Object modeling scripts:

* begin *

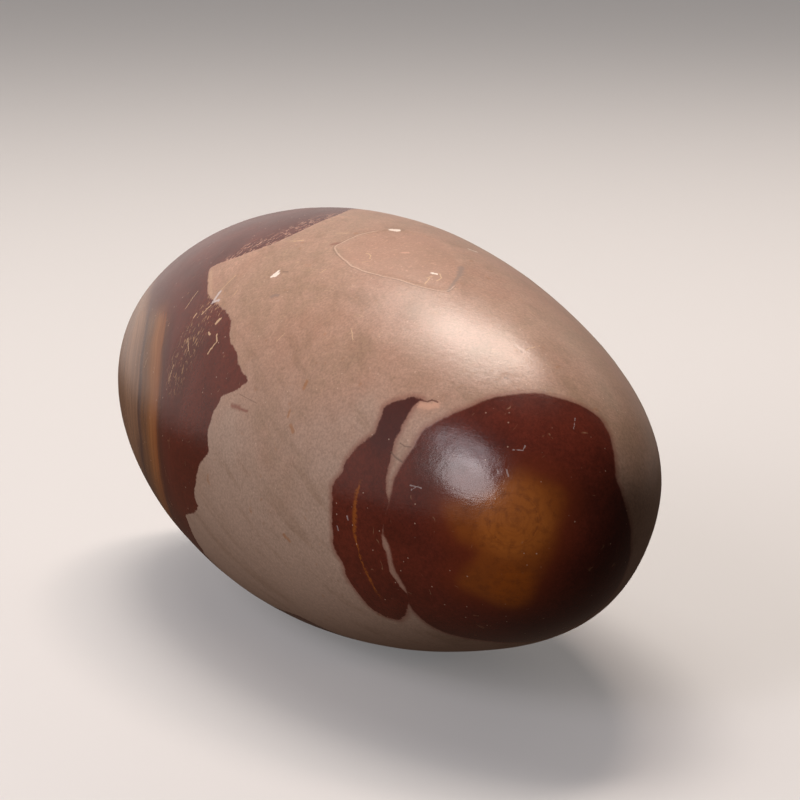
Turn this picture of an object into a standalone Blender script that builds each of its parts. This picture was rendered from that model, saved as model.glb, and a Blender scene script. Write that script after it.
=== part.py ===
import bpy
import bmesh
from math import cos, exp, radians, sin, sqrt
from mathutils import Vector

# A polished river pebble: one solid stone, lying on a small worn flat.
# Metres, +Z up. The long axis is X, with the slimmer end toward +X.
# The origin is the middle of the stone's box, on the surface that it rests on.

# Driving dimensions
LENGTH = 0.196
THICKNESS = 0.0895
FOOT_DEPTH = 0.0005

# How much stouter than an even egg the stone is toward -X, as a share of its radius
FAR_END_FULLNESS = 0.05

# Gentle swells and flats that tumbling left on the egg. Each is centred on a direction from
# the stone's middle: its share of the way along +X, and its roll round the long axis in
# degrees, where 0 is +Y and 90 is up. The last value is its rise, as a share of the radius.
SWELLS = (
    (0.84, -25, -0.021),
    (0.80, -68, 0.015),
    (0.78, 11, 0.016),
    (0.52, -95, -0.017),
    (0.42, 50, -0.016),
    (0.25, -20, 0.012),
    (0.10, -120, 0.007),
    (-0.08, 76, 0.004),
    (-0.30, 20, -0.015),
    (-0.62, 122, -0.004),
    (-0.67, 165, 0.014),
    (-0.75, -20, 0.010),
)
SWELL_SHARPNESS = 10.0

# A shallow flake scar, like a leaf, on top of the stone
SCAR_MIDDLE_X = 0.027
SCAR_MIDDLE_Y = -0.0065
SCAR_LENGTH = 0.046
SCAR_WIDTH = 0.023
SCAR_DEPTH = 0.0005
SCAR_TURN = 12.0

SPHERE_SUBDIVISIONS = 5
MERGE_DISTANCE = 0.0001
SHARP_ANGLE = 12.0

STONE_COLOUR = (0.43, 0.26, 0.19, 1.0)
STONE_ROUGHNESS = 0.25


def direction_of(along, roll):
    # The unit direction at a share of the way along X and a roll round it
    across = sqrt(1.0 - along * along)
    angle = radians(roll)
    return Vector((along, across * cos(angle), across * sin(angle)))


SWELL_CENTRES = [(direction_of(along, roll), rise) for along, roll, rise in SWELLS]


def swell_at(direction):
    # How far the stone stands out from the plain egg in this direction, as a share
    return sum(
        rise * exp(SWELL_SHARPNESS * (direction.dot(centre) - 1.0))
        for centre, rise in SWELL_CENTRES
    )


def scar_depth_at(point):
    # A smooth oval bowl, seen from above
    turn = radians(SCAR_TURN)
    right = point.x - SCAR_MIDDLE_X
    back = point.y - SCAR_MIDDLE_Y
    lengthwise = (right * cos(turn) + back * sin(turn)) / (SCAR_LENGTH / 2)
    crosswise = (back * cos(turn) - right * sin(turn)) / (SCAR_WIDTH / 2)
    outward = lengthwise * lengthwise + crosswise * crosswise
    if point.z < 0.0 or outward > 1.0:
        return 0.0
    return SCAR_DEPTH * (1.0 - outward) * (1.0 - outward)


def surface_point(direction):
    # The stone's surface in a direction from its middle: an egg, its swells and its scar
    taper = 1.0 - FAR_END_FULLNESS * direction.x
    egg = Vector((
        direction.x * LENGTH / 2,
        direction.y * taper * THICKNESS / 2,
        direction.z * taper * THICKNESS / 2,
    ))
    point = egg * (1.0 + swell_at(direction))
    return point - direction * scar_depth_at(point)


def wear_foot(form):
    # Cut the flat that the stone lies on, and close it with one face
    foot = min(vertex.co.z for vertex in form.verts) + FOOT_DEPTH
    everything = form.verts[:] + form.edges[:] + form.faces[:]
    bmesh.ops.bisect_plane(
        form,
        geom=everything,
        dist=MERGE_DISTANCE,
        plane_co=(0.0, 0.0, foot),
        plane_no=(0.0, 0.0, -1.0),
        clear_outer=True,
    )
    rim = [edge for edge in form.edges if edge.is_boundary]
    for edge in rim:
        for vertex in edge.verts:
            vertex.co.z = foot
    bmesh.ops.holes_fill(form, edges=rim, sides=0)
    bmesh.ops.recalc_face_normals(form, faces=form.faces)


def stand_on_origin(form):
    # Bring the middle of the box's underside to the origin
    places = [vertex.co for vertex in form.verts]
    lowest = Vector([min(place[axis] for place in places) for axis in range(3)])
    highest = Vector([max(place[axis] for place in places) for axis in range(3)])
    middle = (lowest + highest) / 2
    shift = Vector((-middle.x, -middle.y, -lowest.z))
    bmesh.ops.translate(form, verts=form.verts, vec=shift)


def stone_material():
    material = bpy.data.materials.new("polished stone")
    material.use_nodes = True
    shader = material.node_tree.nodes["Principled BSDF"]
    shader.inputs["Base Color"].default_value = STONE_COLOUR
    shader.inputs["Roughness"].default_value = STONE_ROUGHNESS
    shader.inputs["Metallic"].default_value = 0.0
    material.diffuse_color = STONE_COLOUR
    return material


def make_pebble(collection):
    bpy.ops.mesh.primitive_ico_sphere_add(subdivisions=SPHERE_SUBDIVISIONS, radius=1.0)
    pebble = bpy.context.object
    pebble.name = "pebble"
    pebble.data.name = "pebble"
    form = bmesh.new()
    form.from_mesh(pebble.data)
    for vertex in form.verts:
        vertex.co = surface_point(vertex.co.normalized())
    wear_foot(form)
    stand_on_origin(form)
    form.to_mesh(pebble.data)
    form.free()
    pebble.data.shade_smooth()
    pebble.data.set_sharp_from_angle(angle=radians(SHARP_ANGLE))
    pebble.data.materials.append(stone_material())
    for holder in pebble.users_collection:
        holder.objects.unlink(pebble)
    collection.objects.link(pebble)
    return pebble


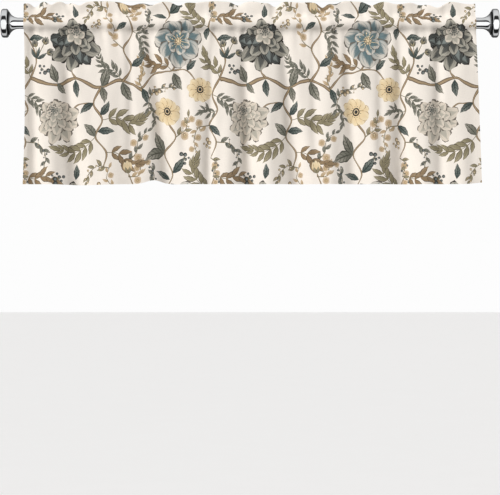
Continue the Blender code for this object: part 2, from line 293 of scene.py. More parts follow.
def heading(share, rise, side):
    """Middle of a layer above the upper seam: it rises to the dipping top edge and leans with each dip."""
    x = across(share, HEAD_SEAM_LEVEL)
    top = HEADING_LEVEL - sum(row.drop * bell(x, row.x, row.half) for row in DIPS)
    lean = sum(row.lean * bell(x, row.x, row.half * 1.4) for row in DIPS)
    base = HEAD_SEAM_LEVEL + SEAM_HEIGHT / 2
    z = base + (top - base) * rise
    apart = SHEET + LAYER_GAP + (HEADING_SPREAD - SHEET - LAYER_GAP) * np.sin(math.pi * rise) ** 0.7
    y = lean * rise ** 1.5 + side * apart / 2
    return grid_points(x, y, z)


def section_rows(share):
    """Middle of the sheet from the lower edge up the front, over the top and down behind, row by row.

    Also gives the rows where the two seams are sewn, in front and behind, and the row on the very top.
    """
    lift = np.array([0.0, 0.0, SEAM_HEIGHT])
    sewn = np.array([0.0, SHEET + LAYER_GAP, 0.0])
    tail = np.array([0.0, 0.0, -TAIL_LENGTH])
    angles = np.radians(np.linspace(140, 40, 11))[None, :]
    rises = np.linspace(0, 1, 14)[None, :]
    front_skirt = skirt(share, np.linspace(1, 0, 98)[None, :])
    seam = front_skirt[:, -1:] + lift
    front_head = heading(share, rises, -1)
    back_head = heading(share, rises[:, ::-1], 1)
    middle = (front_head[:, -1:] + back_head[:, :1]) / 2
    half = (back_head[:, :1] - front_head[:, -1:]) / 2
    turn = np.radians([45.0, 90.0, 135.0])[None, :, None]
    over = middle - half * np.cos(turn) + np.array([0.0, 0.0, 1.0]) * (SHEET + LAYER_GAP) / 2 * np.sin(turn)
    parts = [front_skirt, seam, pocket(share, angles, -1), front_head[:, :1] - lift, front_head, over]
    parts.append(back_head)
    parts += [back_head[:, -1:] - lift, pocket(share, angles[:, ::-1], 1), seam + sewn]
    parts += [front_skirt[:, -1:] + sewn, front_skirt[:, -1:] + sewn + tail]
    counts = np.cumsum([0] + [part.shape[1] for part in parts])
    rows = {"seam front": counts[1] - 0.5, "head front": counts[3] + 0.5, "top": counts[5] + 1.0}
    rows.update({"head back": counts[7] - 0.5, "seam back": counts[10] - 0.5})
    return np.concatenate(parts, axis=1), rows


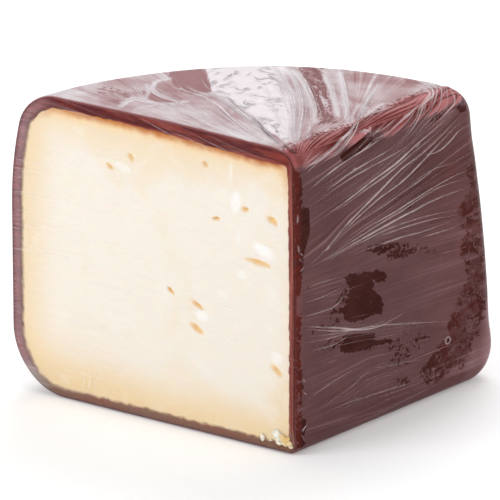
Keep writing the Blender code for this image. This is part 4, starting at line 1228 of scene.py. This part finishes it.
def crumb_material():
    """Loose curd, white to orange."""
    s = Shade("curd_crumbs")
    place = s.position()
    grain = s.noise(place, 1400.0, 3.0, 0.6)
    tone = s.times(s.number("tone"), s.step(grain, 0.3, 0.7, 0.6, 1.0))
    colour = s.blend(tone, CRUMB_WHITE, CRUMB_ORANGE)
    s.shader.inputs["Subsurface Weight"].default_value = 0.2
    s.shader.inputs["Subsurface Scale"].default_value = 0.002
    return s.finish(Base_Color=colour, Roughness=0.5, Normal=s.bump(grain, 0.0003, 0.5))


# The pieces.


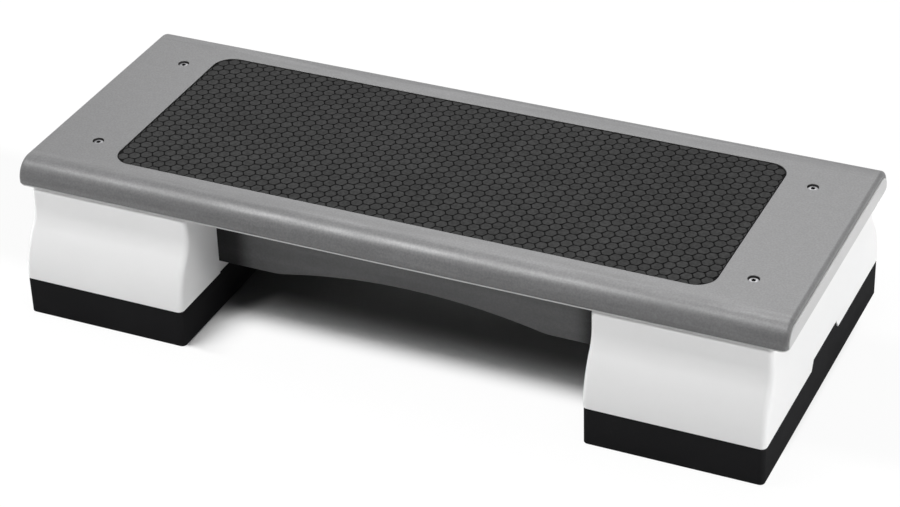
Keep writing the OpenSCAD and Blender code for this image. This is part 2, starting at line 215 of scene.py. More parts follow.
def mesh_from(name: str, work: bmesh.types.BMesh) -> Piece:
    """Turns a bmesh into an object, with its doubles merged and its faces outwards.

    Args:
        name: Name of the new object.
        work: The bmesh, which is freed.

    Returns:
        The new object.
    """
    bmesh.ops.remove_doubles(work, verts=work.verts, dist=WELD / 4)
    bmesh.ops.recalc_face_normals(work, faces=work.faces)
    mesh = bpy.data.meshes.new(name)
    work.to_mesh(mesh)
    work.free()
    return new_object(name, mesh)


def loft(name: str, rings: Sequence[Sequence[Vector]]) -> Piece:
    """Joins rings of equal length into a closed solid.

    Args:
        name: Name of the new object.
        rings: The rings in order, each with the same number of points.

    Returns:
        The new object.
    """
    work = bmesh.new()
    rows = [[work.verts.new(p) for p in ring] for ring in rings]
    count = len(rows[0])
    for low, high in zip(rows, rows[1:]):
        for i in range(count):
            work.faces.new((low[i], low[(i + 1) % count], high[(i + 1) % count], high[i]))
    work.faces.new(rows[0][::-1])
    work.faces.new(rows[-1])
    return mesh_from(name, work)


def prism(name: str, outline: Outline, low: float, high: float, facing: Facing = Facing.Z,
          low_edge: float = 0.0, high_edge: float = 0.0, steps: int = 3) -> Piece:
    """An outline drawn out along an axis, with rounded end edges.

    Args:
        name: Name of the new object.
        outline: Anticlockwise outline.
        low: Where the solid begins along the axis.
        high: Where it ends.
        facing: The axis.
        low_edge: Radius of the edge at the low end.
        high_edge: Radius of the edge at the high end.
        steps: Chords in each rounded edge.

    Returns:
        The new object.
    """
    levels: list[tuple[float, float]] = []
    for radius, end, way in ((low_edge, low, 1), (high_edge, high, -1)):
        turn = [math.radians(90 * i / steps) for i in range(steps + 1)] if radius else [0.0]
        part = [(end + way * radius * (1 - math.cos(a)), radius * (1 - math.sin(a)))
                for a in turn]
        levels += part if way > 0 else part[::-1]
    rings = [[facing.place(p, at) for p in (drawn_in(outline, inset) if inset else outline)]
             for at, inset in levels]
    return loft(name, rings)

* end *

» WORK INSTRUCTIONS:
Gather each line of the listing containing the word "starting" and show it.

» CORRECT OUTPUT:
Keep writing the Blender code for this image. This is part 4, starting at line 1228 of scene.py. This part finishes it.
Keep writing the OpenSCAD and Blender code for this image. This is part 2, starting at line 215 of scene.py. More parts follow.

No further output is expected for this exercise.